▶ _Exercise_
Copy out the lines of the records below, and only those lines, from the one with "const curtain = new THREE.Group();" through the one with "bpy.context.scene.collection.objects.link(empty)", exactly as they appear.

▶ _Supplied records_
##########

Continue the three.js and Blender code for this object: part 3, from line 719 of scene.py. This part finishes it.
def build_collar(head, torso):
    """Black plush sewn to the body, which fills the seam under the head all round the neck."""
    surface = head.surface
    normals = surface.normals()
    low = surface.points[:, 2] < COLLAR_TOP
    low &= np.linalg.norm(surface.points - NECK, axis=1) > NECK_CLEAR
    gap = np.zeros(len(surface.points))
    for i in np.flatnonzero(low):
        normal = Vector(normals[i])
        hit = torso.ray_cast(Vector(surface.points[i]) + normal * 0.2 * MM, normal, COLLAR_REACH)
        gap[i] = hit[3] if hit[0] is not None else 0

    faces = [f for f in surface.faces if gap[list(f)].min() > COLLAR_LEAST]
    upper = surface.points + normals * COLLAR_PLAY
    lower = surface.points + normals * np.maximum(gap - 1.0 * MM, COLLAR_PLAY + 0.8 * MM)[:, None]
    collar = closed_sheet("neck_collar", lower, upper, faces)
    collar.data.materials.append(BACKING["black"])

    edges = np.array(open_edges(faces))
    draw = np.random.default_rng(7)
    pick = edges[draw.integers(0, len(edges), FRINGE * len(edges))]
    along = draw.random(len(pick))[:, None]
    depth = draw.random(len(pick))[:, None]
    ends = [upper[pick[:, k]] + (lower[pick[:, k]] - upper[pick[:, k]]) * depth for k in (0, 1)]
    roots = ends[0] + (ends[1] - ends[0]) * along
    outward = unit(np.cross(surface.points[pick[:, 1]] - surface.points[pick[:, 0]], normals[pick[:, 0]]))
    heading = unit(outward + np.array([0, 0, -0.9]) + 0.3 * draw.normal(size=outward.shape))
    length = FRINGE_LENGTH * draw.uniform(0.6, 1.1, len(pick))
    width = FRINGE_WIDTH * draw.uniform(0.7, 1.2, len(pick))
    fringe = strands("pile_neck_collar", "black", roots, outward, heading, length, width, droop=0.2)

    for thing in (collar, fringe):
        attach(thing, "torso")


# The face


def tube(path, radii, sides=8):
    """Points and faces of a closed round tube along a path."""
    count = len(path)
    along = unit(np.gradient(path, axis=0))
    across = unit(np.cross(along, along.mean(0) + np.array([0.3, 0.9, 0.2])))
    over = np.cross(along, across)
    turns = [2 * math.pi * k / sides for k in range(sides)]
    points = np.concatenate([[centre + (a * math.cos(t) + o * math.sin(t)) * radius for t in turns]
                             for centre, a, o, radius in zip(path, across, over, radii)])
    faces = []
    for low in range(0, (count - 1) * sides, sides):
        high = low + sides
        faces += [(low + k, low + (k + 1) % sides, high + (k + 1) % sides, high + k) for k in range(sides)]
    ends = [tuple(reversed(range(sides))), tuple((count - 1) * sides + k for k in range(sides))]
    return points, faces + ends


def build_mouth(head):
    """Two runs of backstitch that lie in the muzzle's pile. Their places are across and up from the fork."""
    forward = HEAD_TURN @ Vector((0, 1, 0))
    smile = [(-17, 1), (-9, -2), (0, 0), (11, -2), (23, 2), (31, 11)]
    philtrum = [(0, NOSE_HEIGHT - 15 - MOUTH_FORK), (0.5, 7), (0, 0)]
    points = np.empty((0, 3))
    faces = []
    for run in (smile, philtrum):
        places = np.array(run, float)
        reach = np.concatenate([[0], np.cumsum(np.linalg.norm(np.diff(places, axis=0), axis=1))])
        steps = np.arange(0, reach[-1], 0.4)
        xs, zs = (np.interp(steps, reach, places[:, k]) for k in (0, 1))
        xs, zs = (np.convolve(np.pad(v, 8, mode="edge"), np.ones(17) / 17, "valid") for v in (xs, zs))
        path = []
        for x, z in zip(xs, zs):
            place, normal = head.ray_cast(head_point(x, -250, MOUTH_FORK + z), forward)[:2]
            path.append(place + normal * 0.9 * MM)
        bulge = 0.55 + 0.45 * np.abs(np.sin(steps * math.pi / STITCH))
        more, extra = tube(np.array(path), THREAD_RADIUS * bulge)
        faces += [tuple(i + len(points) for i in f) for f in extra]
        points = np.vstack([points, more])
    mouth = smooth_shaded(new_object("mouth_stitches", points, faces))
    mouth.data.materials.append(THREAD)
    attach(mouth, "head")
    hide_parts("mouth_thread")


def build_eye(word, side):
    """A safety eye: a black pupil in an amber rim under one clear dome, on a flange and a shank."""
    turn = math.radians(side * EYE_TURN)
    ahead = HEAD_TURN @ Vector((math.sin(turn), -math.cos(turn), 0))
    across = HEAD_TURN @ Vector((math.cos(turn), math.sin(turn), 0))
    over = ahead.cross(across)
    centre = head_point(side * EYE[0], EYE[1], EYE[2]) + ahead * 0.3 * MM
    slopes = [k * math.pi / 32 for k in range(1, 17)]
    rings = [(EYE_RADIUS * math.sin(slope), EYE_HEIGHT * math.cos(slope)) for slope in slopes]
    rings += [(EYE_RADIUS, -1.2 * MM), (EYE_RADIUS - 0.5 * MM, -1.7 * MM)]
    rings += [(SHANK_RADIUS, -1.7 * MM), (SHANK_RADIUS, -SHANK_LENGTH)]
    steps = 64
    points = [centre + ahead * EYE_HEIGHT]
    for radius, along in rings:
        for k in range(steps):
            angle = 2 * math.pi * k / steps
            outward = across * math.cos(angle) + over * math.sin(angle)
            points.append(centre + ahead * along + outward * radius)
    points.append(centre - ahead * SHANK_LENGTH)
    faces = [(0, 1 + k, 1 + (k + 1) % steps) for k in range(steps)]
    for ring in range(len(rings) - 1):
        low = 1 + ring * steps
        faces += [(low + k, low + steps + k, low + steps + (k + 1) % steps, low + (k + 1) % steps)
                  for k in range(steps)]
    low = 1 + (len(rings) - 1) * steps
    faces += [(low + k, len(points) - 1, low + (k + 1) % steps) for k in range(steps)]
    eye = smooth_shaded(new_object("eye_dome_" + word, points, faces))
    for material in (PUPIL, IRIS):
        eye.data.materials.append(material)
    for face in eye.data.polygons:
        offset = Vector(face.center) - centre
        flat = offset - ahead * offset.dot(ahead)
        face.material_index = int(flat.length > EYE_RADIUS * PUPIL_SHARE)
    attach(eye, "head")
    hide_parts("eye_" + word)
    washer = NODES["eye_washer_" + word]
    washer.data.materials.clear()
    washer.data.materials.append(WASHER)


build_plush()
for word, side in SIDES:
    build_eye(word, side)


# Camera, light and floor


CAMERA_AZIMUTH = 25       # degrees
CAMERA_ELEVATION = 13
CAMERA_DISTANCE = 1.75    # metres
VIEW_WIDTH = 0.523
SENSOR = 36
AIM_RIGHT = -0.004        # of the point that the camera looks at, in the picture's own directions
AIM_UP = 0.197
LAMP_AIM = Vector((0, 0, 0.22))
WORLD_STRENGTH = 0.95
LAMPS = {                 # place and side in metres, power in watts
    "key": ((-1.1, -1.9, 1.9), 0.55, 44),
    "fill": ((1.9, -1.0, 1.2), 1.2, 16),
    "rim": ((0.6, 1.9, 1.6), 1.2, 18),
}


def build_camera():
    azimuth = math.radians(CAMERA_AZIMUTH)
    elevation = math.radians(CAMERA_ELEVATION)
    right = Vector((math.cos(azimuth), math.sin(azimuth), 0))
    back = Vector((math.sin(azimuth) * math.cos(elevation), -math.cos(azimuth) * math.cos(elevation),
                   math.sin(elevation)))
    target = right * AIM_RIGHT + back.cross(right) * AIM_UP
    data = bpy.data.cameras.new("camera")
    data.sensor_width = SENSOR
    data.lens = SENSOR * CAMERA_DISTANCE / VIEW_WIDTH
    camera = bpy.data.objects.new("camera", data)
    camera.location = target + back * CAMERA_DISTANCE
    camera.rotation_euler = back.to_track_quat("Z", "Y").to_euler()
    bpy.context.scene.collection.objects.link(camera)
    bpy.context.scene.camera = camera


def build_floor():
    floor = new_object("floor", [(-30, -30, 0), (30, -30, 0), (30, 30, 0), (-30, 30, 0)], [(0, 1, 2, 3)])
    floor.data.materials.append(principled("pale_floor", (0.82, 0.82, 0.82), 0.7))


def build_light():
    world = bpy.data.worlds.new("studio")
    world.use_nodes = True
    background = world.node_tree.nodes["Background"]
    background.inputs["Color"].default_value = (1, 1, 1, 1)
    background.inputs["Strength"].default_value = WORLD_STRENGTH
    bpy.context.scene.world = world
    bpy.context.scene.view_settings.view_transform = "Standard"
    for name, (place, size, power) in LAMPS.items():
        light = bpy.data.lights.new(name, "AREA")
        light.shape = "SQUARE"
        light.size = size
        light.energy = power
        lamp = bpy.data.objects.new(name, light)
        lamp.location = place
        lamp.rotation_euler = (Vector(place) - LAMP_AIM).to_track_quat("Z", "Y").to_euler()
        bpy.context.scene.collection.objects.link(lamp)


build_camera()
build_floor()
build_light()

##########

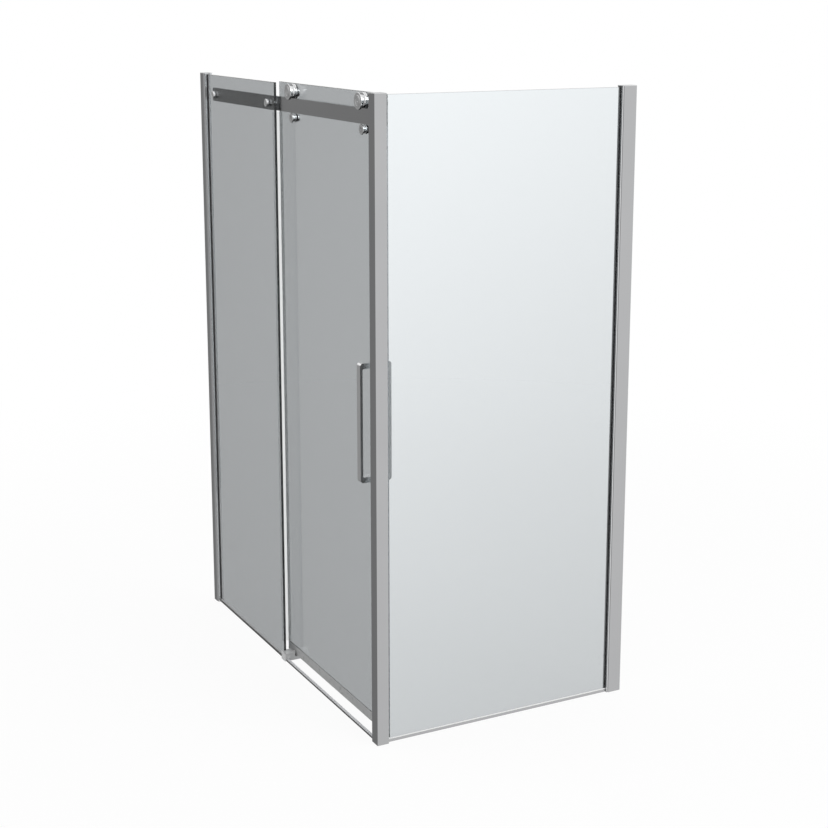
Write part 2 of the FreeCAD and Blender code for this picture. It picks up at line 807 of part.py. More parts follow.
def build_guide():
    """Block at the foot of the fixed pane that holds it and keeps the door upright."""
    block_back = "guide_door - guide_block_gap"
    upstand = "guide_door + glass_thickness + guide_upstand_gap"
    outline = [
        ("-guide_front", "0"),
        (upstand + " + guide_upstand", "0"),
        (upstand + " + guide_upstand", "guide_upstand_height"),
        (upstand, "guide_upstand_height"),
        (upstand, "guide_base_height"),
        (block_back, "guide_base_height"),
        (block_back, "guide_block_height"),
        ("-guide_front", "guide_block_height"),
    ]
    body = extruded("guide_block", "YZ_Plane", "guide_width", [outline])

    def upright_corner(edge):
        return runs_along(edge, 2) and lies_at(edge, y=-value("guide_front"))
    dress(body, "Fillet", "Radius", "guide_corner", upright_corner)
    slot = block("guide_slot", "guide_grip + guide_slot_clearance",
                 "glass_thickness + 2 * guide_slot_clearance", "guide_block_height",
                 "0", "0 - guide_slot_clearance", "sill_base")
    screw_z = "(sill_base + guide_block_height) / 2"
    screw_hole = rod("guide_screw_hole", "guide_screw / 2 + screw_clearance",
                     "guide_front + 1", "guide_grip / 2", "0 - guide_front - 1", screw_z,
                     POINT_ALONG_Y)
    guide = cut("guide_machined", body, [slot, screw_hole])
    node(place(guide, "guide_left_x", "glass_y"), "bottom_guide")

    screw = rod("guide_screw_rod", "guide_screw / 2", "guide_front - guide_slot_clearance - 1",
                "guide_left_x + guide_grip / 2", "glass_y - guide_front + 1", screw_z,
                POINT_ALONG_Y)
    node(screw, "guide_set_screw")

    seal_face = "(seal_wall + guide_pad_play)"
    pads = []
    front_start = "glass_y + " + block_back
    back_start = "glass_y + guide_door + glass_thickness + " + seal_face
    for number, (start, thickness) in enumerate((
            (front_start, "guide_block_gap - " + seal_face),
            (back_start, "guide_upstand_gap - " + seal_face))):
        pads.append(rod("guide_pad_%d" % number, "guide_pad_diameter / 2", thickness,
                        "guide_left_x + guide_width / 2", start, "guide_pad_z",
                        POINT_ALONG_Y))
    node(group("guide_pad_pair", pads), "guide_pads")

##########

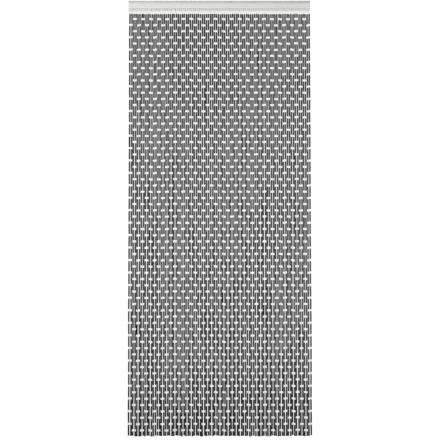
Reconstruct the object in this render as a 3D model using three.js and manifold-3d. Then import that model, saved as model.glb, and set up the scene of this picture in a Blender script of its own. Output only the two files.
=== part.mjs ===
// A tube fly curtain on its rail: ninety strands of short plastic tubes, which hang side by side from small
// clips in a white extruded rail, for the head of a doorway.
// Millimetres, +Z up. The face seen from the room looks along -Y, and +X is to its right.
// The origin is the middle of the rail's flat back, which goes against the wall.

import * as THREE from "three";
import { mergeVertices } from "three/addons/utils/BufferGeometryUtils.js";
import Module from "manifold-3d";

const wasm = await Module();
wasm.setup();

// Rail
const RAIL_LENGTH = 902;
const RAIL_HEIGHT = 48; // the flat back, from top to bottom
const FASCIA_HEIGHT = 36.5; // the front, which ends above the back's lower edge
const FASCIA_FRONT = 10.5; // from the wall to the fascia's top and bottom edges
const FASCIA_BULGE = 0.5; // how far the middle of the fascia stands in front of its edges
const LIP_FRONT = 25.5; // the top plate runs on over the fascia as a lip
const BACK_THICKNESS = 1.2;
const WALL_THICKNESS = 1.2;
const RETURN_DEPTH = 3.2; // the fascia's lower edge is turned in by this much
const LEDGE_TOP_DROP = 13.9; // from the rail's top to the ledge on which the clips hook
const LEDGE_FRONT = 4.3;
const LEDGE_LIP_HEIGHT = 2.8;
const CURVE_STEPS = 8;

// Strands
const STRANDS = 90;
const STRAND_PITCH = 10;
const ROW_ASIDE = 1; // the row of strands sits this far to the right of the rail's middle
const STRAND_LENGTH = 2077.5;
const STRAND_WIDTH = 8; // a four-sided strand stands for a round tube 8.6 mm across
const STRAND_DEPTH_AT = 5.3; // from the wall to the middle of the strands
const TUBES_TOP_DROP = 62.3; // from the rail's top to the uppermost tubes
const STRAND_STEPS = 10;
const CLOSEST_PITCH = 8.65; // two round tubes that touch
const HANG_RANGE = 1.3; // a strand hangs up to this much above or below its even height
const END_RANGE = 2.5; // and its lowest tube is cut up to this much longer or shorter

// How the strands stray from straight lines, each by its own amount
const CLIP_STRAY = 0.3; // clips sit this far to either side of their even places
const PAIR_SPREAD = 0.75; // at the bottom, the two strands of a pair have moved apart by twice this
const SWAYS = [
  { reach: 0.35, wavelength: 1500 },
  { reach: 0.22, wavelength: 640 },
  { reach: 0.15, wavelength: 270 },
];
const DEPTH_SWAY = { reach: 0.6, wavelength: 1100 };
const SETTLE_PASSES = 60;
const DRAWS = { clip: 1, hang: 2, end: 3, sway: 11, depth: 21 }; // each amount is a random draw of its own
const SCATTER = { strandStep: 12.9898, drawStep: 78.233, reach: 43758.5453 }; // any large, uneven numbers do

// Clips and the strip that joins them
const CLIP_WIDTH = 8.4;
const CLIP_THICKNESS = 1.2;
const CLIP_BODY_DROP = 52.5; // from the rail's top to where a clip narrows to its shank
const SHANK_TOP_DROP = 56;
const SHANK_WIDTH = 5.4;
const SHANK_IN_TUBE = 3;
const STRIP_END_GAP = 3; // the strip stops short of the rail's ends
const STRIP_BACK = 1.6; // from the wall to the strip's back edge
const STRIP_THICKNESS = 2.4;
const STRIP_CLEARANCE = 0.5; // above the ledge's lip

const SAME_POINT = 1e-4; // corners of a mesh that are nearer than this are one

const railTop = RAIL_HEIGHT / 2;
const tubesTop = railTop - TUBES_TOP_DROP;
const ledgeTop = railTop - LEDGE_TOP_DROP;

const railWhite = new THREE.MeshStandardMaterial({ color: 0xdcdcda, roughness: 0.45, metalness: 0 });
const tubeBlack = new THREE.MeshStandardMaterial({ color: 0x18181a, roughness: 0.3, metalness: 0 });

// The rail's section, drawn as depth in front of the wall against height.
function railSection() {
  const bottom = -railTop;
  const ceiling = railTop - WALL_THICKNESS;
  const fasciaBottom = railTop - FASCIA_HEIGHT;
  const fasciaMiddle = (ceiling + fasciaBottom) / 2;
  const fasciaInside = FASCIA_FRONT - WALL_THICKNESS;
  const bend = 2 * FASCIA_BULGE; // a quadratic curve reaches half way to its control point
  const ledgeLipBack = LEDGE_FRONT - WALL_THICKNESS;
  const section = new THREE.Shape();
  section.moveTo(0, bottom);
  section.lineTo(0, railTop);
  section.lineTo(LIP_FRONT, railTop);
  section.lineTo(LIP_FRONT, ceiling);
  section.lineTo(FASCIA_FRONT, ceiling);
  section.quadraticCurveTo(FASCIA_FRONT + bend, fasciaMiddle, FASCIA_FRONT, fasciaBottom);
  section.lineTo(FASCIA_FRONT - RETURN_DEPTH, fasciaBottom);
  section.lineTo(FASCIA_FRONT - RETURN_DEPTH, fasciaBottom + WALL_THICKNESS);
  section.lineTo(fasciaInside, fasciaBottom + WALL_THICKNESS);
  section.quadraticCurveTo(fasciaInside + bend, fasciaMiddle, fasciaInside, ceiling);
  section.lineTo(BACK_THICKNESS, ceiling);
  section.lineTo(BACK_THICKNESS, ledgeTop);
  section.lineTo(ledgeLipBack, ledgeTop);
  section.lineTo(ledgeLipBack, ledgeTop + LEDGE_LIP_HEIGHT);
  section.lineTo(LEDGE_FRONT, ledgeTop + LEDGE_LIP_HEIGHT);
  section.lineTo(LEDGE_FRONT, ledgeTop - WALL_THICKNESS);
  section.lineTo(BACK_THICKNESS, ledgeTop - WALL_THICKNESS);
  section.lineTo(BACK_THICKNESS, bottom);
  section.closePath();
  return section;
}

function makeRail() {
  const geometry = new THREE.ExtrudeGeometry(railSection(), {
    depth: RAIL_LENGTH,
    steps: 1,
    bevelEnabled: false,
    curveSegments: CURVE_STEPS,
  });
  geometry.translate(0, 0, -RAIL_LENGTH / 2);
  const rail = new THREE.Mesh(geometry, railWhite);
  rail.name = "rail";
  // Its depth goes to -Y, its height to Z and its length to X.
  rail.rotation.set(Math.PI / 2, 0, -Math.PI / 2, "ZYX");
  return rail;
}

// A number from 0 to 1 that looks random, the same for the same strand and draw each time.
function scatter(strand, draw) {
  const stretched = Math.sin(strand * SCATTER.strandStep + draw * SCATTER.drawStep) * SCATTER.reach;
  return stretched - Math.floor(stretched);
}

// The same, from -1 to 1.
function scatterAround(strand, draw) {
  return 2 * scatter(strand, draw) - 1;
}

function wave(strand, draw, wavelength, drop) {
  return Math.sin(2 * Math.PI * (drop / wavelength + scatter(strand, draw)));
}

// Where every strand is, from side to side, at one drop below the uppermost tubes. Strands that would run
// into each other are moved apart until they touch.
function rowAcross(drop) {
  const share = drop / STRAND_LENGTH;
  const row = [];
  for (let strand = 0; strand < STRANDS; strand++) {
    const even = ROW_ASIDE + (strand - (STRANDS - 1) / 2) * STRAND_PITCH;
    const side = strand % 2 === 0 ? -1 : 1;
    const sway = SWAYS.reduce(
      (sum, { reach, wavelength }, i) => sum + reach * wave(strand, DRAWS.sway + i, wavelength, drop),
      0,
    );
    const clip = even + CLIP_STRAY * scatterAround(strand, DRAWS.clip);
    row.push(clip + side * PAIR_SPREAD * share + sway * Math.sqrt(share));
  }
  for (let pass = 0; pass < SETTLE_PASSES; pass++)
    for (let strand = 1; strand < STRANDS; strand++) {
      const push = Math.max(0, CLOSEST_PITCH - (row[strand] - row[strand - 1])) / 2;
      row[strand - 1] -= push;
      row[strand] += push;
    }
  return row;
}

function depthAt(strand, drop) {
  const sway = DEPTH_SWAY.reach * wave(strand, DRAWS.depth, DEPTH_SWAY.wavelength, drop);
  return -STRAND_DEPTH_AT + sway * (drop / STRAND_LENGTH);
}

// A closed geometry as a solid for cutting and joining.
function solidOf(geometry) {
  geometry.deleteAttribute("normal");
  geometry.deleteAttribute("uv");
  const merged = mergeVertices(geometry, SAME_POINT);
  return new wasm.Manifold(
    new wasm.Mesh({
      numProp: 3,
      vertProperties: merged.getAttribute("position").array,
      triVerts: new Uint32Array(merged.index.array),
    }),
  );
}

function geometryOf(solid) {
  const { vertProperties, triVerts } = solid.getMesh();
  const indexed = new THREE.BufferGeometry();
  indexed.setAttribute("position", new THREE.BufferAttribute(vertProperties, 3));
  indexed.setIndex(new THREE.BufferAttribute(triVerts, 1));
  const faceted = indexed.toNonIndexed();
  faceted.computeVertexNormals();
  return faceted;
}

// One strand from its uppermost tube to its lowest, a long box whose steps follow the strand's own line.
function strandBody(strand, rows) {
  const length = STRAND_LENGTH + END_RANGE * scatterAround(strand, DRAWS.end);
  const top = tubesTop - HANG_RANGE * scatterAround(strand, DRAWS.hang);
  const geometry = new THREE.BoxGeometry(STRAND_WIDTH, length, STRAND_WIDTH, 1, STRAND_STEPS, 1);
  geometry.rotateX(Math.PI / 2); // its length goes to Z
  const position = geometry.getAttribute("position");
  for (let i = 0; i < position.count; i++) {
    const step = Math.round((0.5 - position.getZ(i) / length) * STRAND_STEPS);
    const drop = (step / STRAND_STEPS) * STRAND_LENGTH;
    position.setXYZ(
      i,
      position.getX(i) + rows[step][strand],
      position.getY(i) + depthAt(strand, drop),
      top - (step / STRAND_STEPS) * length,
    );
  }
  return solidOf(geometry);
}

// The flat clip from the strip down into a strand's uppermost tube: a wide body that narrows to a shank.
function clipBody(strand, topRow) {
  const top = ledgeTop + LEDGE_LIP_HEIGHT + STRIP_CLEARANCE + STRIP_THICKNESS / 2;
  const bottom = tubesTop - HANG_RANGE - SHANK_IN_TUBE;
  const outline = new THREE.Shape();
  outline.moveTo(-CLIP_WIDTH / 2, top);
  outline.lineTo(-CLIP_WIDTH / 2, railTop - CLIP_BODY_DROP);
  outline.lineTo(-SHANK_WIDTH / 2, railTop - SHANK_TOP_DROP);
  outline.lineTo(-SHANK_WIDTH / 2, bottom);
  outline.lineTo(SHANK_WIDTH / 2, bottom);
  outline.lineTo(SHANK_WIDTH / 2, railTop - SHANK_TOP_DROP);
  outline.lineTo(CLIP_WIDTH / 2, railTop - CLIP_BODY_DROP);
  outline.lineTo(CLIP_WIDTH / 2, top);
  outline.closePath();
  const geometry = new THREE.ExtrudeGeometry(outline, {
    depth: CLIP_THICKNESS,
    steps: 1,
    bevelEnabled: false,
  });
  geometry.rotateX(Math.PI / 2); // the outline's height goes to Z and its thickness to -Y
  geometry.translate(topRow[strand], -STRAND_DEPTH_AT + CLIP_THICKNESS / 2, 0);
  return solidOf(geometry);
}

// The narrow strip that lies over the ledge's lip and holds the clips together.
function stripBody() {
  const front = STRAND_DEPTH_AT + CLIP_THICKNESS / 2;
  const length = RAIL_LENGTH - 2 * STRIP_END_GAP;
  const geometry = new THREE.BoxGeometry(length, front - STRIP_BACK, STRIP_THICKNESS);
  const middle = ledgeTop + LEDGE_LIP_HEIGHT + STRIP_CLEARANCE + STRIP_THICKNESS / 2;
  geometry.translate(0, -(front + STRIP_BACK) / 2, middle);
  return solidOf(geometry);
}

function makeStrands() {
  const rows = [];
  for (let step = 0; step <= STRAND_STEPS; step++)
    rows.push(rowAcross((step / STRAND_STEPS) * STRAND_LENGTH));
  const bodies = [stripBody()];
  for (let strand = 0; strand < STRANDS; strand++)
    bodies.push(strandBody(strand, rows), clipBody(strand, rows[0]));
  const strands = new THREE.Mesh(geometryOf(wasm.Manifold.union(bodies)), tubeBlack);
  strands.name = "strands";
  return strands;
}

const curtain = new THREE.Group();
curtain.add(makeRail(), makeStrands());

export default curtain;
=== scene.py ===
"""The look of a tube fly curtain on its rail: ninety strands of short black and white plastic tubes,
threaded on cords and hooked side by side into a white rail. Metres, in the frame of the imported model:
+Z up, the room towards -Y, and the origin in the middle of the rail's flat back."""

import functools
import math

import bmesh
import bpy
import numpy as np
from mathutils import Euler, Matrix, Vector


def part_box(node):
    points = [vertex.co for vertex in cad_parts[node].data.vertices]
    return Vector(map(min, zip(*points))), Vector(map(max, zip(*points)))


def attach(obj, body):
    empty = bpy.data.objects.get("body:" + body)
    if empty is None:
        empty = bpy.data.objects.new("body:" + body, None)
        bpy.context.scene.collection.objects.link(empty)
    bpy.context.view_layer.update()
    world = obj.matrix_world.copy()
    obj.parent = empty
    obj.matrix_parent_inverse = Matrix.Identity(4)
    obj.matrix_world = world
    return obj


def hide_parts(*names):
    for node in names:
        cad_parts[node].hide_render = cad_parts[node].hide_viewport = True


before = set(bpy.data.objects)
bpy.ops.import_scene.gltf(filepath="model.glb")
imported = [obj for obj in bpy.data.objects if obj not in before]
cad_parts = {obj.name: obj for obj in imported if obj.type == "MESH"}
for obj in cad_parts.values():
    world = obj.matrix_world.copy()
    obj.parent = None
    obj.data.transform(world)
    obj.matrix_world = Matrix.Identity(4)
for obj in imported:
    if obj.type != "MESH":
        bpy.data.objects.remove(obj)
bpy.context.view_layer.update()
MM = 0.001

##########

▶ _Full solution_
const curtain = new THREE.Group();
curtain.add(makeRail(), makeStrands());

export default curtain;
=== scene.py ===
"""The look of a tube fly curtain on its rail: ninety strands of short black and white plastic tubes,
threaded on cords and hooked side by side into a white rail. Metres, in the frame of the imported model:
+Z up, the room towards -Y, and the origin in the middle of the rail's flat back."""

import functools
import math

import bmesh
import bpy
import numpy as np
from mathutils import Euler, Matrix, Vector


def part_box(node):
    points = [vertex.co for vertex in cad_parts[node].data.vertices]
    return Vector(map(min, zip(*points))), Vector(map(max, zip(*points)))


def attach(obj, body):
    empty = bpy.data.objects.get("body:" + body)
    if empty is None:
        empty = bpy.data.objects.new("body:" + body, None)
        bpy.context.scene.collection.objects.link(empty)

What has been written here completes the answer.